Demektir ki iyi olmak yetmiyor. Anlaşamadığımız insanların hepsi kötü değiller çünkü. Veya iyilik iddiamızın mesneti ne ola ki? İyilik odur ki, düşmanlar bile takdir etsinler, hep birlikte, hepimiz için güzelliklere yol olsun…

Konuya odaklandığım, düşüncelerimi harmanladığım, dengelerimi kurmaya çalıştığım, formüller bulmaya gayret ettiğim bir aşamada demokrat bir gazetecinin videosunu izledim. İslami yönetim sistemlerini listeliyor, İslam adına konuşan birisini referans alarak. Bir anlamda yaşanmakta olanlarla eşleştiriyor İslamı, anlama gayretinden uzak. Anadolu halklarında iman zaafı olduğunu söylüyor, anlamsız.

Mahallecilik??? bir süreç midir bu yoksa sonuç mu? Hiçbir kimsenin bunu bir çözüm olarak gördüğünü düşünmüyorum çünkü. Herkes mahallesini genişletmek derdinde. Bir mahalle olmalı ama o mahalle bizim mahalle olmalı, yapılabilse… Veya diğerlerini itham ettiğimiz her şeyin kendi mahallemizde de olmadığından emin miyiz?

Yeteri kadar insan ile yeterli derinlikte iletişime geçilebilse, tüm insanların iyilik iddiasında bulunduğu görülebilir. Her insan bir yudum mutluluk arar aslında ve kendisine saygı bekler, değerli görenlerle birlikte olmaya isteklidir. Ancak reaksiyonlarımıza kendimiz bile anlam veremezken, maslahat gözetmeyen söylemlerin kulakları sağır ettiği bir ortamda bu isteği görmek, bulmak, karşılamak kolay değildir. Kolay olsa idi herkes yapardı zaten.

İnsanları anlama gayreti kendimize rağmen yapılmalı. Değerlerimizle baktığımızda gördüğümüz kendimiz olur çünkü.

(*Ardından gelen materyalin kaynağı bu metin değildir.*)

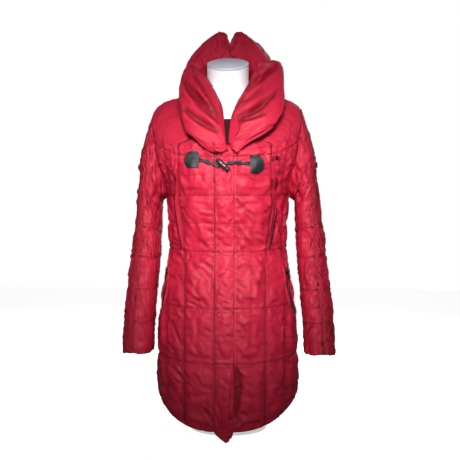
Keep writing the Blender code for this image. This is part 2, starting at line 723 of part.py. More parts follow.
def front_level(x, z):
    """The level at which the front of the torso is at height z, x from the middle."""
    low, high = 0.0, NECK_LEVEL - 0.5
    for _ in range(40):
        middle = (low + high) / 2
        if torso(front_turn(x, middle), middle)[2] < z:
            low = middle
        else:
            high = middle
    return (low + high) / 2


def front_place(x, z, lift=0.0):
    """A point on the front of the torso and its outward direction."""
    level = front_level(x, z)
    turn = front_turn(x, level)
    normal = outward(torso, turn, level)
    return torso(turn, level) + normal * lift, normal


def build_pocket(side, tree, parent):
    """Zip tape, slider with two ears, and the pull tab that turns between them."""
    sign = -1 if side == "right" else 1
    top, foot = POCKET_TOP, POCKET_FOOT
    line = []
    for share in steps(0.0, 1.0, 20):
        x = sign * (top[0] + (foot[0] - top[0]) * share)
        point, normal = front_place(x, top[1] + (foot[1] - top[1]) * share)
        line.append((point, normal))
    trim(f"pocket_zip_{side}", line, ZIP_HALF, ZIP_THICK, tree, "tape", parent, ZIP_GAP)

    share = SLIDER_AT
    x = sign * (top[0] + (foot[0] - top[0]) * share)
    point, normal = front_place(x, top[1] + (foot[1] - top[1]) * share)
    down = Vector((sign * (foot[0] - top[0]), 0.0, foot[1] - top[1]))
    out = Vector(normal)
    down = (down - out * down.dot(out)).normalized()
    across = down.cross(out).normalized()
    base = max(
        (
            laid_on(tree, Vector(point) + across * a + down * d, out, 0.0006)
            for a in (-SLIDER_WIDE / 2, 0.0, SLIDER_WIDE / 2)
            for d in (-SLIDER_LONG / 2, 0.0, SLIDER_LONG / 2)
        ),
        key=lambda p: p.dot(out),
    )
    lifted = Vector(point) + out * ((base - Vector(point)).dot(out) + ZIP_GAP + ZIP_THICK)
    frame = Matrix((across, down, out)).transposed().to_4x4()
    frame.translation = lifted

    # The slider: a channel whose two sides are the ears that the tab's eye turns between.
    inner, outer = TAB_WIDE / 2 + PIVOT_CLEAR, SLIDER_WIDE / 2
    top_of_ear = SLIDER_THICK + EAR_HIGH
    channel = (
        (-outer, 0.0),
        (outer, 0.0),
        (outer, top_of_ear),
        (inner, top_of_ear),
        (inner, SLIDER_THICK),
        (-inner, SLIDER_THICK),
        (-inner, top_of_ear),
        (-outer, top_of_ear),
    )
    rings = [[frame @ Vector((x, y, z)) for x, z in channel] for y in (-SLIDER_LONG / 2, SLIDER_LONG / 2)]
    loft(f"zip_slider_{side}", rings, "metal", parent)

    # The tab: a round eye at the pivot that runs out into a flat pull, which hangs down the zip.
    pivot_high = top_of_ear - EYE_RADIUS - 0.0003
    eye = [math.pi / 4 + math.radians(270) * k / 10 for k in range(11)]
    outline = [(EYE_RADIUS * math.cos(a), pivot_high + EYE_RADIUS * math.sin(a)) for a in eye]
    outline += [(TAB_LONG, pivot_high - TAB_THICK / 2), (TAB_LONG, pivot_high + TAB_THICK / 2)]
    rings = [[frame @ Vector((x, y, z)) for y, z in outline] for x in (-TAB_WIDE / 2, TAB_WIDE / 2)]
    loft(f"pull_tab_{side}", rings, "metal", parent)


def build_patches(tree, parent):
    """The two leather patches that hold the toggle's cords."""
    for side, sign in (("right", -1), ("left", 1)):
        out = Vector(front_place(sign * PATCH_X, PATCH_Z[side])[1])
        skin, lining = [], []
        for v in steps(-1.0, 1.0, 10):
            # A D: straight towards the middle of the coat, round on the other side.
            round_side = math.sqrt(max(1.0 - v * v, 0.0)) * 0.72 + 0.10
            low, high = -0.42, 0.58 * round_side
            row = []
            for u in steps(low, high, 4):
                x = sign * (PATCH_X + u * PATCH_LONG)
                z = PATCH_Z[side] + v * PATCH_HIGH / 2
                row.append(Vector(front_place(x, z)[0]))
            bed = [laid_on(tree, p, out, PATCH_GAP) for p in row]
            lining.append(bed)
            skin.append([p + out * PATCH_THICK for p in bed])
        wall(f"toggle_patch_{side}", skin, lining, "leather", parent)


def tube(name, points, radius, surface, parent, resolution=2):
    """A cord as a curve through its points."""
    line = bpy.data.curves.new(name, "CURVE")
    line.dimensions = "3D"
    line.bevel_depth = radius
    line.bevel_resolution = resolution
    line.use_fill_caps = True
    path = line.splines.new("POLY")
    path.points.add(len(points) - 1)
    for place, point in zip(path.points, points):
        place.co = (*point, 1.0)
    line.materials.append(material(surface))
    made = bpy.data.objects.new(name, line)
    made.parent = parent
    bpy.context.scene.collection.children["down_coat_on_form"].objects.link(made)
    return made


def build_toggle(tree, parent):
    """A cord from each patch to the toggle, laid over the flap, and the toggle itself."""
    x, z = TOGGLE_AT
    centre, normal = front_place(x, z)
    out = Vector(normal)
    bed = laid_on(tree, centre, out, 0.0)
    middle = bed + out * (TOGGLE_RADIUS + TOGGLE_LIFT)
    along = Matrix.Rotation(-TOGGLE_TILT, 3, out) @ Vector((1, 0, 0))
    rings = []
    for share in steps(-1.0, 1.0, 12):
        radius = TOGGLE_RADIUS * (1.0 - 0.42 * share * share) * min(1.0, 8.0 * (1.04 - abs(share))) ** 0.5
        spin = [2 * math.pi * k / 14 for k in range(14)]
        side_a = along.cross(out).normalized()
        rings.append(
            [
                middle + along * (share * TOGGLE_LONG / 2) + side_a * radius * math.cos(a) + out * radius * math.sin(a)
                for a in spin
            ]
        )
    loft("toggle", rings, "horn", parent)
    for side, sign in (("right", -1), ("left", 1)):
        start_x, stop_x = sign * (PATCH_X - 0.42 * PATCH_LONG - 0.0035), sign * CORD_END + x
        points = []
        for share in steps(0.0, 1.0, 16):
            at_x = start_x + (stop_x - start_x) * share
            at_z = PATCH_Z[side] + (z + 0.004 * sign - PATCH_Z[side]) * share + 0.002 * math.sin(math.pi * share)
            place, direction = front_place(at_x, at_z)
            around = [front_place(at_x + step, at_z)[0] for step in (-CORD_REACH, 0.0, CORD_REACH)]
            beds = [laid_on(tree, near, direction, CORD_RADIUS + CORD_GAP) for near in around]
            highest = max((bed - Vector(place)).dot(Vector(direction)) for bed in beds)
            points.append(Vector(place) + Vector(direction) * highest)
        tube(f"toggle_cord_{side}", points, CORD_RADIUS, "cord", parent)


def build_sleeve_pocket(tree, parent):
    """The patch pocket on the wearer's left sleeve and the plain tab on it."""
    surface, way_out = sleeve_surface("left")

    def patch(name, turn, span, levels, thick, on, colour, columns=5, rows=6):
        skin, lining = [], []
        for line in steps(levels[0], levels[1], rows):
            low = []
            high = []
            for share in steps(-0.5, 0.5, columns):
                at = turn + span * share
                normal = Vector(way_out(at, line))
                place = laid_on(on, surface(at, line), normal, LAY_GAP)
                low.append(place)
                high.append(place + normal * thick)
            lining.append(low)
            skin.append(high)
        return wall(name, skin, lining, colour, parent)

    pocket = patch(
        "sleeve_pocket",
        SLEEVE_POCKET_TURN,
        SLEEVE_POCKET_SPAN,
        (SLEEVE_POCKET_TOP, SLEEVE_POCKET_FOOT),
        SLEEVE_POCKET_THICK,
        tree,
        "shell",
    )
    patch(
        "sleeve_tab", SLEEVE_POCKET_TURN, TAG_SPAN, TAG_LEVELS, TAG_THICK, tree_of([pocket]), "leather", columns=2, rows=2
    )


# ---------------------------------------------------------------- the dress form


def form_ring(level):
    """A ring of the form inside the coat: close below the shoulder seams, well clear elsewhere."""
    ring = []
    for k in range(FORM_POINTS):
        turn = 2 * math.pi * k / FORM_POINTS
        on_top = min(max(level - 6.6, 0.0), 1.0) * abs(math.sin(turn)) ** 6
        clear = FORM_CLEAR + (FORM_SEAT - FORM_CLEAR) * on_top
        ring.append(torso_out(turn, level, -clear))
    return ring


def neck_ring(size, tilt):
    half_width, half_depth, height, y = size
    ring = []
    for k in range(FORM_POINTS):
        turn = 2 * math.pi * k / FORM_POINTS
        place = np.array((half_width * math.sin(turn), y - half_depth * math.cos(turn), height))
        place[2] += tilt * (place[1] - y)
        ring.append(place)
    return ring


def build_form(parent):
    """Torso and neck in one smooth body, the tilted cap, the post and the round plate with its collet."""
    rings = [form_ring(level) for level in steps(FORM_FOOT_LEVEL, NECK_LEVEL, 15)]
    rings[0] = [np.array((p[0], p[1], rings[0][0][2])) for p in rings[0]]
    shoulder = rings[-1]
    base = neck_ring(NECK_BASE, -0.15)
    rings.append([a + (b - a) * 0.55 for a, b in zip(shoulder, base)])
    rings.append(base)
    rings.append(neck_ring(NECK_MID, CAP_TILT / 2))
    top = neck_ring(NECK_TOP, CAP_TILT)
    rings.append(top)
    loft("form_torso", rings, "form_cloth", parent)

    lean = Vector((0.0, -CAP_TILT, 1.0)).normalized()
    middle = np.mean(top, axis=0)
    cap = []
    for lift, share in ((0.0004, 0.94), (0.0014, 1.0), (CAP_THICK - 0.0015, 1.0), (CAP_THICK, 0.95)):
        cap.append([Vector(middle + (p - middle) * share) + lean * lift for p in top])
    loft("form_cap", cap, "form_cap", parent)

    foot_z = float(rings[0][0][2])

    def turned(name, profile, surface):
        rings = [
            [(r * math.cos(turn), STAND_BACK + r * math.sin(turn), z) for turn in steps(0.0, 2 * math.pi, 32)[:-1]]
            for r, z in profile
        ]
        return loft(name, rings, surface, parent)

    turned(
        "stand_plate",
        (
            (PLATE_RADIUS, 0.0),
            (PLATE_RADIUS, PLATE_THICK - PLATE_EDGE),
            (PLATE_RADIUS - PLATE_EDGE, PLATE_THICK),
        ),
        "stand_white",
    )
    bottom = PLATE_THICK + 0.0003
    turned(
        "stand_post",
        (
            (COLLET_RADIUS, bottom),
            (COLLET_RADIUS, bottom + 0.010),
            (POST_RADIUS + 0.004, bottom + COLLET_HIGH),
            (POST_RADIUS, bottom + COLLET_HIGH + 0.004),
            (POST_RADIUS, foot_z - 0.0003),
        ),
        "stand_white",
    )


# ---------------------------------------------------------------- the whole coat


def main():
    for made in list(bpy.data.objects):
        bpy.data.objects.remove(made, do_unlink=True)
    collection = bpy.data.collections.new("down_coat_on_form")
    bpy.context.scene.collection.children.link(collection)
    coat = bpy.data.objects.new("coat", None)
    collection.objects.link(coat)
    form = bpy.data.objects.new("dress_form", None)
    collection.objects.link(form)

    body = build_torso(coat)
    flap = build_flap(coat)
    panels = tree_of(body.values())
    sleeves = {}
    for side in ("right", "left"):
        sleeves.update(build_sleeve(side, panels, coat))
    shoulders = tree_of(list(body.values()) + [flap] + list(sleeves.values()))
    for side in ("right", "left"):
        build_lapel(side, shoulders, coat)
        build_hood(side, shoulders, coat)
    front = tree_of([made for name, made in body.items() if name.startswith("front")])
    for side in ("right", "left"):
        build_strap(side, front, coat)
        build_pocket(side, front, coat)
    build_patches(front, coat)
    build_toggle(tree_of([made for name, made in body.items() if name.startswith("front")] + [flap]), coat)
    build_sleeve_pocket(tree_of([made for name, made in sleeves.items() if name.endswith("left")]), coat)
    build_form(form)


main()
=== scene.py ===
"""The looks of a quilted down coat buttoned up on a limbless dress form.

Metres, +Z up. The coat's front faces -Y and +X is the wearer's left. Every padded panel is cut as a grid on
the same torso and sleeve surfaces as the solids, stitched down along its seams and quilting, and inflated by
a cloth simulation, so that its puffs and gathers come from the cloth itself.
"""

import logging
import math
from collections.abc import Callable, Sequence
from dataclasses import dataclass, field
from enum import Enum

import bmesh
import bpy
import numpy as np
from mathutils import Matrix, Vector
from mathutils.bvhtree import BVHTree


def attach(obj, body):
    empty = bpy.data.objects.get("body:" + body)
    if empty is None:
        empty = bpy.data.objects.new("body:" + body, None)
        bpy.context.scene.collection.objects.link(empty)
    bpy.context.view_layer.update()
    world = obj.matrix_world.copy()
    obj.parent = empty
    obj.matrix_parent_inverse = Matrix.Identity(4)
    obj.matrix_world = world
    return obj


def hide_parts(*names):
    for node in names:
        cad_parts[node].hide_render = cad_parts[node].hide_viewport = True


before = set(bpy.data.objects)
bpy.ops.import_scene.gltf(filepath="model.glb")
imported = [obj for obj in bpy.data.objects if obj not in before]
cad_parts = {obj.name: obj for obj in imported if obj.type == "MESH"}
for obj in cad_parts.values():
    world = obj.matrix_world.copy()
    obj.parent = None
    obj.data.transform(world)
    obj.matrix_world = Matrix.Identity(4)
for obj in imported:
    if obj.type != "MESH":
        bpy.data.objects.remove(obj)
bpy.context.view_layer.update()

logging.basicConfig(level=logging.INFO, format="%(message)s")
log = logging.getLogger("down_coat")

BODY = "coat_on_form"
CELL = 0.0058  # the cloth's grid before it is made finer
TENT = 0.02  # how far from a stitched line the finish still knows of it
MERGE = 1e-6  # points closer than this are one
Array = np.ndarray
Triple = tuple[float, float, float]  # a place, a size or a colour
Edge = Callable[[Array], Array]  # a seam's turn by level or line
Surface = Callable[[Array, Array], Array]


class Side(Enum):
    """The wearer's sides."""

    RIGHT = "right"
    LEFT = "left"

    @property
    def sign(self) -> int:
        """-1 on the wearer's right, 1 on the left."""
        return -1 if self is Side.RIGHT else 1


# ---------------------------------------------------------------- small tools


def spline(rows: Sequence[Sequence[float]], places: Array) -> Array:
    """Reads smooth curves through evenly numbered rows of numbers, straight beyond the ends.

    Args:
        rows: The numbers of each row.
        places: Where to read, counted in rows.

    Returns:
        The numbers at each place.
    """
    table = np.asarray(rows, float)
    last = len(table) - 1
    place = np.asarray(places, float)[..., None]
    index = np.clip(np.floor(place[..., 0]).astype(int), 0, last - 1)
    f = place - index[..., None]
    start, end = table[index], table[index + 1]
    slope_in = (end - table[np.maximum(index - 1, 0)]) / 2
    slope_out = (table[np.minimum(index + 2, last)] - start) / 2
    inner = start * (2 * f**3 - 3 * f**2 + 1) + slope_in * (f**3 - 2 * f**2 + f)
    inner = inner + end * (3 * f**2 - 2 * f**3) + slope_out * (f**3 - f**2)
    low = table[0] + (table[1] - table[0]) * place
    high = table[last] + (table[last] - table[last - 1]) * (place - last)
    return np.where(place <= 0, low, np.where(place >= last, high, inner))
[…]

İnsanları anlama gayreti aidiyet hissettiğimiz mahallemize rağmen yapılmalı. Halkamızda hiçbir kötü düşüncenin, isteğin, davranışın olmadığını söylemek çok ciddi bir iddiadır çünkü. Diğerleri ile iletişimi kesmek kötülük olarak yeter de artar bile.

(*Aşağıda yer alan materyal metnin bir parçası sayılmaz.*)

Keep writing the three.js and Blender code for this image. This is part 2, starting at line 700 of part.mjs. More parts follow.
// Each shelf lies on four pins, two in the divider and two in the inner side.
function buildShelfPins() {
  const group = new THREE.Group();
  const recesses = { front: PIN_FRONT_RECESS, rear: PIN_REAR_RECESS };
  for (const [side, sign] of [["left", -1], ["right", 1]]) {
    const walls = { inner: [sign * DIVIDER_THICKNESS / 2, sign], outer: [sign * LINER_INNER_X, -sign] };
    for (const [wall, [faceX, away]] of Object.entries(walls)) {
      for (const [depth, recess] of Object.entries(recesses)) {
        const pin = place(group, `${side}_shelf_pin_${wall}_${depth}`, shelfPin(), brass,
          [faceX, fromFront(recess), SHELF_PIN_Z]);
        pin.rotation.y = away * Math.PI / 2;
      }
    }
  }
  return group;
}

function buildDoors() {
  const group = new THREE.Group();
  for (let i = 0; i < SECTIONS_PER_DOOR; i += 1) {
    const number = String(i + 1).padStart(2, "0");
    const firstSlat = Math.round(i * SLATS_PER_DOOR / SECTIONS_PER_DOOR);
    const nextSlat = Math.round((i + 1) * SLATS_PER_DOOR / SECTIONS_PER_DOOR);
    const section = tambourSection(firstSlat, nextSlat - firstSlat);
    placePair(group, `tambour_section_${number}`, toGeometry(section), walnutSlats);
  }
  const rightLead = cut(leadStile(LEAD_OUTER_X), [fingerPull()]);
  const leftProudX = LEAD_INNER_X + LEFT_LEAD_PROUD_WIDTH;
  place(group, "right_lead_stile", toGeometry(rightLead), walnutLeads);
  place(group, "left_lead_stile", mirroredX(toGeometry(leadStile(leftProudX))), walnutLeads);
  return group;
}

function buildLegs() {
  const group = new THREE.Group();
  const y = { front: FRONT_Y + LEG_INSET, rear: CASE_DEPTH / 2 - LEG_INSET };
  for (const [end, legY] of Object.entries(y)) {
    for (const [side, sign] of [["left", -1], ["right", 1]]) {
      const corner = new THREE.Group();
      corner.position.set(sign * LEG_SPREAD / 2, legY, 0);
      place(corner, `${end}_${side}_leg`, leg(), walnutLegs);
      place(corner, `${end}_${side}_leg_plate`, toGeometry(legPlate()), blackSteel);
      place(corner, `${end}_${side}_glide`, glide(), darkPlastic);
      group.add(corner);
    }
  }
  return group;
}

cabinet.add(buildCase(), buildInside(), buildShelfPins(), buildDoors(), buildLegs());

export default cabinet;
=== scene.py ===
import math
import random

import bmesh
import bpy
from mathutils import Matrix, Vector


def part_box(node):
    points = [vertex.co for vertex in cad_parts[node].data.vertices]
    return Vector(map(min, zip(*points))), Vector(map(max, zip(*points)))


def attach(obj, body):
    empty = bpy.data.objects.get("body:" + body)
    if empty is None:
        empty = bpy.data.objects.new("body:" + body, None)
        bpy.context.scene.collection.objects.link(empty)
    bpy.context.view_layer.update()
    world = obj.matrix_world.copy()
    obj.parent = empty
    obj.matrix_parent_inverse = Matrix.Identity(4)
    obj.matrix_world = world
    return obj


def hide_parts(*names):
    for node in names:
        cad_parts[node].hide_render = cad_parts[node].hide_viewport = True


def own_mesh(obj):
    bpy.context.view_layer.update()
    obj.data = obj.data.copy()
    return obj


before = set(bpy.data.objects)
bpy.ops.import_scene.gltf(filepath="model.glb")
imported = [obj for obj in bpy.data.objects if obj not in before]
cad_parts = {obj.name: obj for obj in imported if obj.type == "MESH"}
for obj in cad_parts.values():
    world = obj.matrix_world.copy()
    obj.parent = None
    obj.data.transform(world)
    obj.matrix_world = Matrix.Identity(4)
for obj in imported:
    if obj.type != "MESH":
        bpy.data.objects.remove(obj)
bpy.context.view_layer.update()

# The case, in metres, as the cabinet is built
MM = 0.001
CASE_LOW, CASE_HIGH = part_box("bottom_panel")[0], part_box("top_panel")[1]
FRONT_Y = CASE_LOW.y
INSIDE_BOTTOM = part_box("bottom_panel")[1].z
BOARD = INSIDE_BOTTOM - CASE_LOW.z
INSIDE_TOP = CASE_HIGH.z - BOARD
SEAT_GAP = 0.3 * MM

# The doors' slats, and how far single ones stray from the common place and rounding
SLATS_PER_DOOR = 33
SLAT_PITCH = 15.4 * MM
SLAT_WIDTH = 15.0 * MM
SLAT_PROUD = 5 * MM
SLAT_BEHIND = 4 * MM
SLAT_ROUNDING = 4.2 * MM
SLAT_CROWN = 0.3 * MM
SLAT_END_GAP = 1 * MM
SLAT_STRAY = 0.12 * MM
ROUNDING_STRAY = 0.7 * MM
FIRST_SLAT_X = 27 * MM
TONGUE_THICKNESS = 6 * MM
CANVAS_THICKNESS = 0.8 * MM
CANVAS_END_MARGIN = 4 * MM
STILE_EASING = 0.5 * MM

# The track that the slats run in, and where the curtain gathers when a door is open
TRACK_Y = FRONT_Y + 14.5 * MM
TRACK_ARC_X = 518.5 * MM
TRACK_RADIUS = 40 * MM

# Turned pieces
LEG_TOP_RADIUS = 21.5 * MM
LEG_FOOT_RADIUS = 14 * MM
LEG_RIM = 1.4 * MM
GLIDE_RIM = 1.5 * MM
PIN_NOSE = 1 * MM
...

Niyetler kesinlikle önemli olmakla birlikte sonuçta birilerinin canı yanıyorsa iyilik iddiası yeterli olamaz. Ve karanlıktan beslenenler, puslu havaları sevenler, kan görmekten zevk alanlar, yollara diken saçanlar anlaşmanın, anlamanın, anlaşılmanın önünde engel olabilirler.

İnsanları anlama gayreti diğer mahallelere rağmen yapılmalı. Tüm yanlış anlamaları aşabilmek için ilkelerimizden taviz vermemeli. Ben sizin tanımladığınız kişi değilim, sizi ortalıkta duyduklarımla tanımlamak istemiyorum. Benim elde etmek istediklerim için sizin ben olmanız gerekmiyor. Sizin elde etmek istedikleriniz için de benim siz olmam gerekmiyor. Oturup konuşabilirsek en uygun yolu bulabiliriz deme, deneme, gösterme fedakarlığı ve gayreti göstermeli.

İnsanları anlama gayreti dünyaya başkaldırmaktır bir anlamda. Kim yapar, kim yapmaz, kim ister de başaramaz bilmemeli. Gayretimizce bir baba, anne, evlat, patron, yönetici, dost olabiliriz ancak, iyi bir insan olabiliriz.